I would like to build the sequences increasingly: once I set the first array element to 1 I'd only need to iterate from 2 to e_m - (n - 2) for the second element; and once that latter reaches 3, then the third element only goes from 4 to e_m - (n - 3), etc. I don't know how to do that tho, can you help, please? The method below builds all the sequences of n numbers ≤ el_maxim and then displays only those increasing.. The online compiler won't accept this because it is too slow

#include <iostream>
using namespace std;
int sol[20], n , el_maxim;
void display()
{
    for (int i = 0; i < n; i++)
        cout << sol[i] << " ";
    cout << endl;
}
int okay()
{
    for (int i = 0; i < n - 1; i++)
        if (sol[i] >= sol[i + 1])
            return 0;
    return 1;
}
void bkt(int poz)
{
    if (poz == n)
    {
        okay();
        if (okay() == 1)
            display();
    }
    else
        for (int i = 1; i <= el_maxim; i++)
        {
            sol[poz] = i;
            bkt(poz + 1);
        }
}
int main()
{
    cin >> el_maxim >> n;
    bkt(0);
    return 0;
}

Answer 1

Here's some working code. The idea is to remember the last element you used in order to not try to use it again. You can remember variables between function calls using parameters.

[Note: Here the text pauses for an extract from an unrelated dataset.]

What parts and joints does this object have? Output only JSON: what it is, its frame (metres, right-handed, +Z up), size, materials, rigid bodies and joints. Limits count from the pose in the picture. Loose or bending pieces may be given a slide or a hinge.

To make this faster you can delete the okay() function and always call display() when you reach pos == n because it is guaranteed that when you reach it you have a correct answer. I did that in my code.

#include <iostream>

using namespace std;
int sol[20], n , el_maxim;
void display()
{
    for (int i = 0; i < n; i++)
        cout << sol[i] << " ";
    cout << endl;
}
void bkt(int poz, int last_element)
{
    if (poz == n)
    {
         display();
    }
    else{
        for (int i = last_element + 1; i <= el_maxim; i++)
        {
            sol[poz] = i;
            bkt(poz + 1, i);
        }
    }
}
int main()
{
    cin >> el_maxim >> n;
    bkt(0, 0);
    return 0;
}

Answer 2

A simple exhaustive search should suffice. Also we can do it in O(K) extra space if the arrays are not needed in future.

#include <iostream>
#include <vector>

using namespace std;

void foo(vector<int>& sol, int N, int K, int n = 1, int k = 1)
{
    if (k > K)
    {
        for (int e : sol)
            cout << e << ' ';
        cout << endl;
        return;
    }

    for (int i = n; i <= N; ++i)
    {
        sol.push_back(i);
        foo(sol, N, K, i + 1, k + 1);
        sol.pop_back();
    }
}

int main()
{
    int N, K;
    cin >> N >> K;

    vector<int> sol;
    foo(sol, N, K);
}